Porgy and Bess is not only an unrelenting drama with one of the best musical scores ever composed, it is a true milestone in the history of music. It elevated American entertainment to the status of an art form, and it integrated European impressionist genres with African American gospel, swing, and jazz in a way that presaged everything from bebop to Miles Davis, Gil Evans, and John Coltrane to Leonard Bernstein's iconic score for West Side Story. This New Millennium revival used a top creative team that captured the essence of the original, going deep into tradition while yet evoking a postmodern sensibility. After attending this performance, one can only wonder why it is often considered a period piece and not performed more often.

The plot, as complex and circuitous as any of the great operas, involves elements that make for tragedy and triumph. It is the chronicle of an impoverished post-Reconstruction African American community, "Catfish Row," struggling to maintain its integrity; a love triangle (Porgy, a crippled man trying to redeem himself; Bess, a prostitute; and Crown, a drunken bully who claims possession of Bess); two murders in the heat of passion; an anti-hero drug dealer, Sporting Life, who is a devilish advocate of the pleasure principle; a botched investigation of the murders by two white cops; the tragic breakup of Porgy and Bess; Bess' defection from Porgy on "a boat dat's leavin' for New York;" and Porgy's search for his manhood and freedom by eluding the police, leaving Catfish Row, and going it on his own. There is enough here to make for many moments of high drama, interspersed with comic relief. A great songwriter like George Gershwin couldn't have asked for a better libretto (in this case by Dubose and Dorothy Heyward, with lyrics by Ira Gershwin).
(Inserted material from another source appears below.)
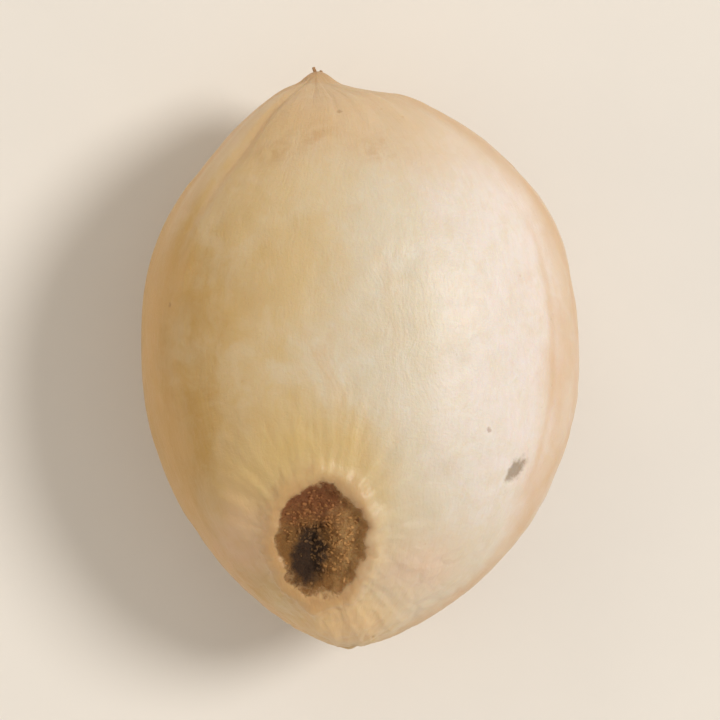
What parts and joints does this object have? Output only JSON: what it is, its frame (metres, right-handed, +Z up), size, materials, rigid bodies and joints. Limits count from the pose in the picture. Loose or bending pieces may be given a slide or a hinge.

A phenomenal cast and creative team too numerous to mention make the show come alive by imparting to it acting, singing, choreography and arrangements that are skillful and imaginative throughout. The choreographer, Ronald K. Brown, infused the show with a combination of dance, trance-like and natural gestures that enliven every inch of the stage and every moment of the action. The musical score was adapted from the original by Obie-winner Deirdre L. Murray, who updated the score with help from orchestrators William David Brohn and Christopher Jahnke, enriching and revitalizing the music while remaining faithful to Gershwin's intent. Actor-singers Nathaniel Stampley (Porgy), Alicia Hall Moran (Bess), Alvin Crawford (Crown), and Kingsley Leggs (Sporting Life) head up a stellar cast who evoke all the emotion and significance of each and every character and song. One could multiply the encomiums indefinitely. Director Diane Paulus more than deserves her Tony Awards for the way she took the massive and diverse talents and energy of her personnel and brought them all together into a unified whole, while carefully attending to the musical and dramatic details so important to an operatic work.

There are several features of this production that make it unique among the various incarnations of Porgy and Bess, not to mention the legions of singles and albums of its song cycle. The first is that it takes seriously the unity and integrity of the whole. Rather than providing entertainment like a Broadway musical as such, it is treated as a unified work of music and theater where every part relates to the whole. It achieves an internal consistency that is rare for any stage production.

The second unique feature is the steadily high energy level. The staging and the specific placement of scenes convey the meaning and significance of the music and action. The choreography and dramatic gestures stunningly complement Gershwin's music as it moves from soft and reflective to erotically arousing to intensely conflicted to provocative and questioning. Frenetic but controlled choreography enhances the way in which Gershwin's fully-realized jazz score expresses feelings and ideas.

Third, the sense of Catfish Row as a community of struggling souls is always front and center. Even during the soliloquies and duets, one is aware that they occur within a microcosm of humanity that forms the context of the drama. Everyone is trying to find himself or herself in the midst of turmoil and tragedy. In the post-Civil War South, African Americans, poor and segregated, wrested meaning and redemption from their minimal possessions and external resources. Such a sense of struggling community is the cultural source of the "blues" so central to jazz. Porgy and Bess has sometimes been considered racist, with its stereotyped almost "blackface" characters and language, but this production brings out something quite the opposite: an almost Marxist/W.E.B. Dubois-ian portrayal of the oppressed rising from the abyss of poverty. There is no better representative of this "rising" than Porgy, a helpless cripple who overcomes all obstacles to achieve love, the esteem of his fellows, freedom, and dignity.

Finally, the portrayal of the characters is stunningly and surprisingly postmodern. The influence of television, film, and "reality TV" comes through in characterizations that are strikingly realistic and complex, not fictionalized as in the post-Victorian mentality of Gershwin's era. Then too, this production owes something to the poetic character portrayals of Langston Hughes. Porgy and Bess could be living in Harlem today. Sporting Life is your quintessential drug dealer. Crown is a controlling, besotted fool. The cops are just trying to do their jobs. Postmodern life is a time of disillusionment with human nature. In this staging, no one escapes scrutiny.

Such an outstanding production of Porgy and Bess shows what jazz can do to move an audience, achieve aesthetic beauty, and express a complex array of ideas and emotions. A jaded aficionado of the nightclub scene like this reviewer can only wish that the club-goers would think of such things when they jiggle the ice in their drinks, carry on mindless conversations, send text messages, and treat the musicians like Gladiatorial contestants. Jazz should be attended with the respect and awe given to a great opera or concert performance. This production amply proves that such an ideal does not preclude fun and pleasure and the lilting rhythmic pulse of jazz. But it does show that jazz is capable of measuring up to the highest artistic standards.